Statoil (NYSE:STO) has discovered oil and natural gas at the Brynhild prospect, where one exploration well and one technical sidetrack have been drilled.
Oil and gas estimated between 3 and 19 million barrels of oil equivalent have been found by Statoil roughly three kilometers east of the Gudrun field in the North Sea.
“The Brynhild find is a valuable addition to the field development project on the Gudrun field, although it’s no secret that the size of the discovery didn’t quite meet the expectations we had beforehand,” said Tom Dreyer, vice president for infrastructure-led exploration in the North Sea.
In waters measuring 108 meters deep on PL 187, exploration well 15/3-9 was drilled to a vertical depth of 4,630 meters and was terminated in Middle Jurassic rocks belonging to the Sleipner formation. The well has not been formation tested but extensive data collection and coring has been carried out.
The well struck oil in an 18-meter column of good reservoir quality in the Draupne formation. In addition, the well encountered a gas and oil column totalling 35 meters of variable reservoir quality in the Hugin formation.
The discovery will be assessed in connection with other oil and gas resources in the vicinity, and a tieback to Gudrun will be considered. The discovery well will now be permanently plugged and abandoned.

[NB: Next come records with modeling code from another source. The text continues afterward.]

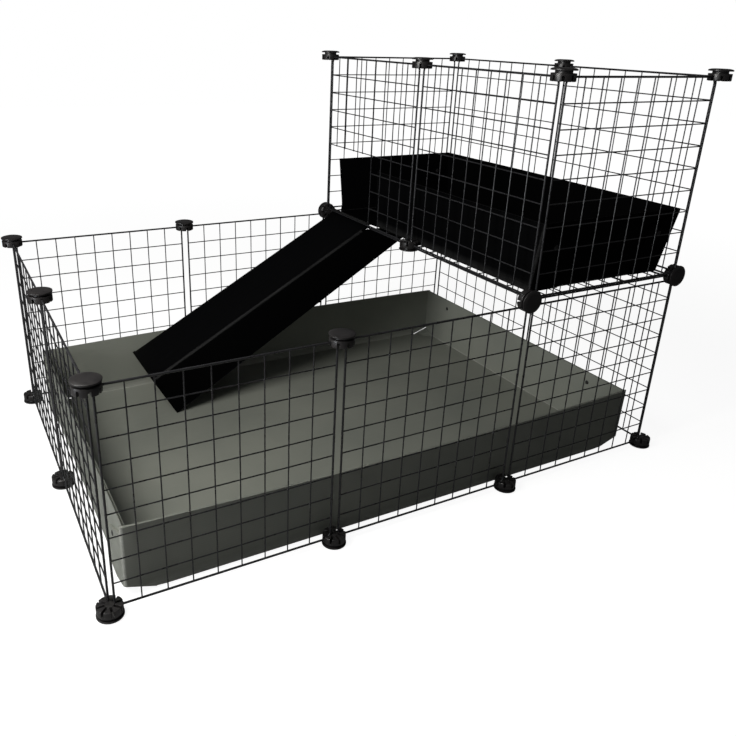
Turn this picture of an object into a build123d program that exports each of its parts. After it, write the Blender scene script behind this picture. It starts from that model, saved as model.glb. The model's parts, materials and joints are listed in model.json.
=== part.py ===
from build123d import *
import os
from math import cos, radians, sin, sqrt, tan

os.makedirs("parts", exist_ok=True)

# Plan of the cage, counted in panels
columns = 3
rows = 2
columns_beside_loft = 2

# Wire grid panels
panel_span = 355.0  # between the centres of two opposite edge wires
panel_squares = 9
edge_wire = 3.6
grid_wire = 2.2
weld_gap = 0.1  # left between the two layers of grid wires where they cross
panel_corner = 12.0  # centre-line radius of a panel's corners
edge_to_line = 7.5  # from an edge wire's centre to the line where panels meet

# Doorway cut in the loft's back left panel, counted in grid squares
doorway_columns = 5
doorway_rows = 4

# Round connectors that hold the panels' corners
connector_radius = 20.5
connector_body_radius = 19.6
connector_cap = 6.0  # from the meeting point of the panels to the cap's face
connector_depth = 14.0  # from the meeting point to the slotted face
cap_flat_radius = 12.0
cap_dome = 1.8
slot_count = 8
connector_chamfer = 0.8
wire_clearance = 0.3

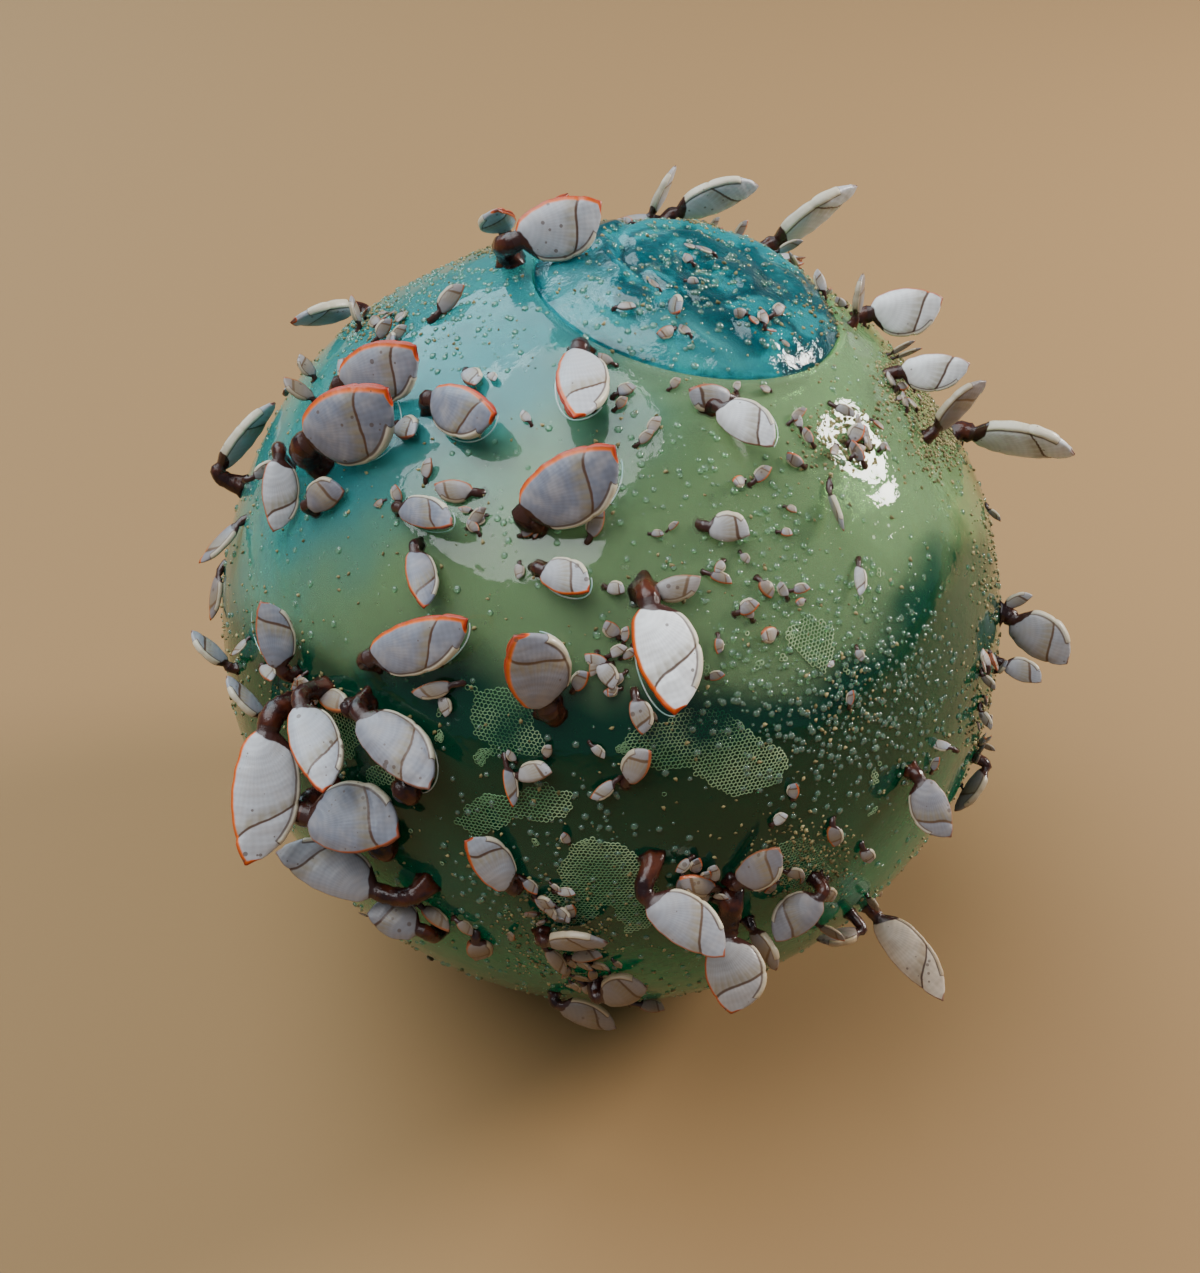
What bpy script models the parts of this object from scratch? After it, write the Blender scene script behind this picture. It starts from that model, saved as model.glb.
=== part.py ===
"""A hand-blown glass fishing float, overgrown with goose barnacles, lying loose.

Three kinds of piece: the ball, the button of glass that seals its blow hole, and the larger barnacles.
The ball is a sealed hollow in life and is solid here. Metres, +Z up, the viewer stands on the -Y side.
The origin is the centre of the small flat spot on which the ball lies.
"""
import math
from typing import NamedTuple, Optional

import bmesh
import bpy
from mathutils import Matrix, Quaternion, Vector

MM = 0.001

# The glass ball
BALL_DIAMETER = 127 * MM
FLAT_SPOT_DIAMETER = 28 * MM
SHOULDER_DIP = 0.9 * MM
SHOULDER_ANGLE = math.radians(41)
SHOULDER_SPREAD = math.radians(9)
BALL_SIDES = 44
BALL_BANDS = 17

# The seal button, pressed into a seat at the top of the ball
SEAL_DIAMETER = 45 * MM
SEAL_SEAT_DEPTH = 3.0 * MM
SEAL_PROUD = 2.2 * MM
SEAL_DIMPLE = 0.7 * MM
SEAL_TILT = math.radians(10.4)
SEAL_BANDS = 3
GAP = 0.3 * MM

# How the photograph looks at the ball, for turning its pixels into places on the glass
VIEW_ELEVATION = math.radians(40)
VIEW_DISTANCE_IN_RADII = 3.85
FOCAL_LENGTH_PX = 1448
PHOTO_CENTRE_PX = (600.0, 636.5)
BALL_CENTRE_PX = (610.5, 613.5)

# Proportions that every barnacle shares, as shares of its shell's length or width
THICKNESS_SHARE = 0.42
OPENING_SHARE = 0.38
STALK_SHARE = 0.19
FOOT_FLARE = 1.25
REACH_SHARE = 0.15
RISE_SHARE = 0.12
CLEARANCE = 0.7 * MM
SETTLING_ROUNDS = 5
TIP_RADIUS = 0.3 * MM
BARNACLE_SIDES = 8
SHELL_STATIONS = (0.0, 0.13, 0.36, 0.62, 0.86)

# A shell with this lift stands square to the line of sight instead of at an angle to the glass
SQUARE = None

BALL_RADIUS = BALL_DIAMETER / 2
SEAL_ANGLE = math.asin(SEAL_DIAMETER / 2 / BALL_RADIUS)
BALL_CENTRE = Vector((0, 0, math.sqrt(BALL_RADIUS ** 2 - (FLAT_SPOT_DIAMETER / 2) ** 2)))
SEAL_AXIS = Vector((math.sin(SEAL_TILT), 0, math.cos(SEAL_TILT)))


class Seen(NamedTuple):
    """A barnacle in the photograph. Pixels give its place and direction, and the rest are real sizes."""
    base: tuple             # pixel of the end of the shell that the stalk carries
    tip: tuple              # pixel of the shell's tip, which sets its direction only
    length: float           # of the shell, in millimetres
    width: float            # of the shell, in millimetres
    lift: Optional[float]   # degrees between the shell and the glass, or SQUARE
    turn: float             # degrees about its length; 0 lies flat with the opening edge on its right
    standoff: float = 0             # extra height of the base above the glass, in millimetres
    foot: Optional[tuple] = None    # pixel where the stalk stands, where it isn't under the base


class Unseen(NamedTuple):
    """A barnacle on the far side, placed by angles in degrees. Bearing 0 faces the viewer."""
    bearing: float
    height: float
    heading: float
    length: float
    width: float
    lift: float
    turn: float


SEEN = {
    "crown": [
        Seen((519, 240), (603, 201), 12.5, 8, SQUARE, 180, standoff=1, foot=(512, 262)),
        Seen((652, 212), (676, 164), 8, 4, SQUARE, 80),
        Seen((679, 209), (759, 182), 13, 6.5, SQUARE, 50),
        Seen((778, 240), (858, 184), 14.5, 7.5, SQUARE, 70),
    ],
    "right_shoulder": [
        Seen((856, 315), (863, 275), 6, 3.5, SQUARE, 80),
        Seen((872, 313), (942, 298), 10.5, 6.8, SQUARE, 180),
        Seen((903, 371), (970, 363), 9.5, 5.2, SQUARE, 180),
        Seen((941, 426), (990, 379), 9.5, 5, SQUARE, 60),
        Seen((985, 428), (1087, 449), 15.5, 8, SQUARE, 60),
    ],
    "left_shoulder": [
        Seen((342, 381), (413, 343), 13.3, 8, 4, 180),
        Seen((311, 440), (384, 390), 14.5, 10.3, 2, 180, foot=(322, 462)),
        Seen((430, 396), (491, 409), 13, 6.5, 12, 180),
        Seen((579, 352), (574, 419), 14, 6.5, 14, 0),
        Seen((279, 459), (273, 532), 10, 5, SQUARE, 0, foot=(291, 468)),
        Seen((308, 504), (346, 490), 6, 4.2, -12, 0),
        Seen((221, 466), (276, 401), 13, 6.5, SQUARE, 70),
    ],
    "face": [
        Seen((400, 508), (450, 524), 10, 4.1, 12, 0),
        Seen((525, 510), (615, 443), 14.5, 8.6, 20, 180, foot=(534, 520)),
        Seen((414, 551), (423, 607), 8.5, 3.9, 14, 0),
        Seen((542, 570), (588, 591), 7, 4.5, 14, 0),
        Seen((720, 408), (774, 446), 9, 5, 14, 0),
        Seen((374, 657), (468, 619), 16, 6.7, 3, 180),
        Seen((545, 703), (514, 635), 11.5, 8, 30, 180),
        Seen((509, 886), (465, 841), 10, 5, 8, 180),
        Seen((650, 606), (675, 714), 14, 7.8, 14, 0),
    ],
    "left_rim": [
        Seen((281, 667), (260, 601), 9.5, 5, 14, 180),
        Seen((226, 664), (191, 630), 7, 4, SQUARE, 60),
        Seen((262, 716), (226, 675), 7.5, 4, SQUARE, 60),
    ],
    "left_cluster": [
        Seen((268, 731), (246, 864), 18, 8.8, SQUARE, 0, standoff=4),
        Seen((301, 707), (324, 797), 13.5, 6.3, 22, 0, standoff=3),
        Seen((311, 816), (397, 836), 13, 9.5, -18, 0),
        Seen((363, 717), (430, 790), 13.7, 6.8, 6, 0),
        Seen((374, 890), (275, 852), 14.5, 7, SQUARE, 180, standoff=1, foot=(426, 884)),
        Seen((418, 929), (369, 914), 7.5, 5.5, SQUARE, 180, foot=(440, 928)),
    ],
    "foot_cluster": [
        Seen((650, 900), (725, 957), 12, 6.5, SQUARE, 0, standoff=2, foot=(652, 860)),
        Seen((727, 937), (731, 1013), 10.2, 8, SQUARE, 0, standoff=1, foot=(729, 897)),
        Seen((740, 883), (779, 848), 8, 4.6, 8, 180),
        Seen((819, 898), (777, 940), 8.5, 5.3, SQUARE, 180),
        Seen((753, 930), (776, 970), 6.3, 4.2, SQUARE, 60),
        Seen((878, 918), (943, 1001), 15.5, 5.8, SQUARE, 0),
        Seen((858, 932), (815, 940), 6.5, 4, -22, 60),
        Seen((549, 942), (608, 943), 8.8, 5, 6, 70),
        Seen((602, 997), (647, 988), 7, 5.5, -5, 40),
        Seen((561, 1006), (617, 1029), 9, 4.5, SQUARE, 40),
    ],
    "right_rim": [
        Seen((1014, 620), (1068, 664), 10.5, 7, SQUARE, 20),
        Seen((1005, 664), (1041, 682), 6, 3.5, SQUARE, 0),
        Seen((920, 781), (951, 837), 8.7, 5.2, SQUARE, 180),
        Seen((985, 770), (955, 811), 8, 4.2, SQUARE, 60),
    ],
}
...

“We’ll now continue the work of proving additional reserves in the area around the Gudrun field, and the Brynhild find is a good indication that it’s possible to prove more additional reserves in this area,” says Dreyer.
The wells were drilled by the Transocean Leader drilling rig, which will now drill a shallow well to explore the bedrock conditions of the Gudrun field.
The licensees in PL 187 are Statoil, which serves as the operator with 65%; GDF Suez with 25%; and Marathon with 10%.